Our two boys got tired of our canned response to their questions about buying stuff. They would ask when we would buy that new gaming device. We would ask them about friends of theirs who had one. “Well, Joey has it.” To which we would reply, “Then go over to Joey’s house!” Sure we were not the popular gathering spot for the kids but who cares – our boys had just as much fun going over to friends houses.
So here are some tips you many want to consider:
1. Stop comparing yourself and your situation to others. Easier said than done maybe. A lot of negative vibes come out of comparing to others.
2. Stop being jealous of your friends if they go out and buy some grossly overpriced latest technology gadget. If you really want it, wait under version 2.0 comes out! More often than not, the latest gadget turns into a one Christmas season fad and goes away.
3. Stop listening to the constant barrage of advertisements that try to convince you that you need their product.
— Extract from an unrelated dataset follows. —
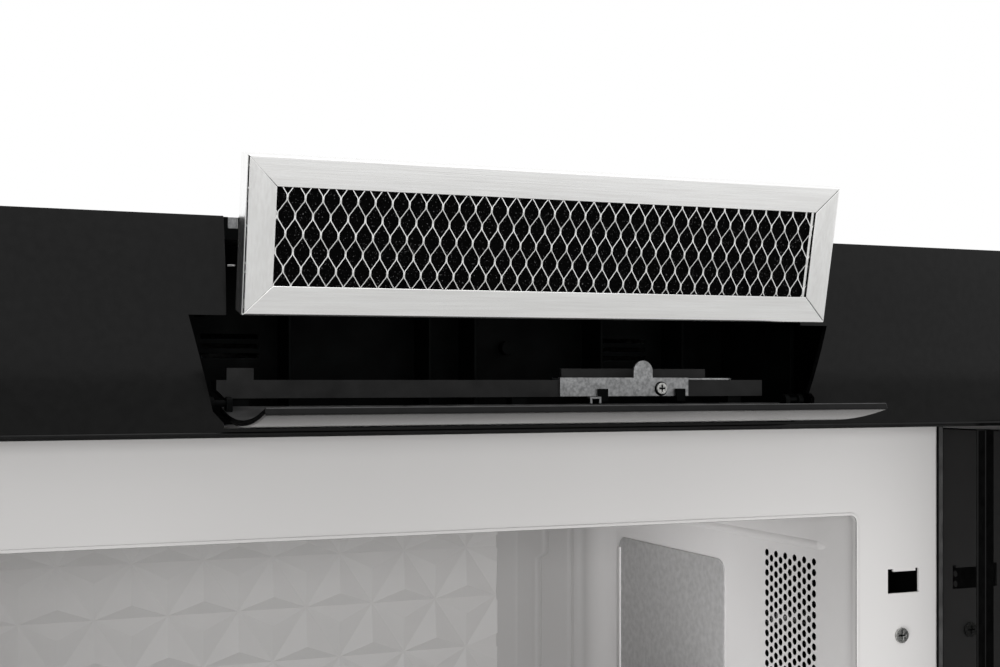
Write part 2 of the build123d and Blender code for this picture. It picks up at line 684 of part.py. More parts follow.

You don’t. Tune out the subliminal messaging.
4. Stop getting sucked into social media crazes that make you feel guilty for not being part of the crowd. What you see on social media are people’s best moments. People are not sharing the drudgery of their daily lives.
5. Stop giving into your kids when they whine about their friends having the latest cell phone or other gadget. I will probably get some flack on this but stop being your children’s ‘best friend.’ You are not. You are their parent. Act like it.
6. Stop being a victim. Be a grown up and make grown up decisions. Sure, there are situations in life that we cannot control. Going through a major healthcare certainly was not in our plans! Most of our lives are controllable though. Get help. Be positive.
Have you fallen for the Keeping up with the Jones’ trap? What did you learn from it? If you have avoided the trap, how did you do it?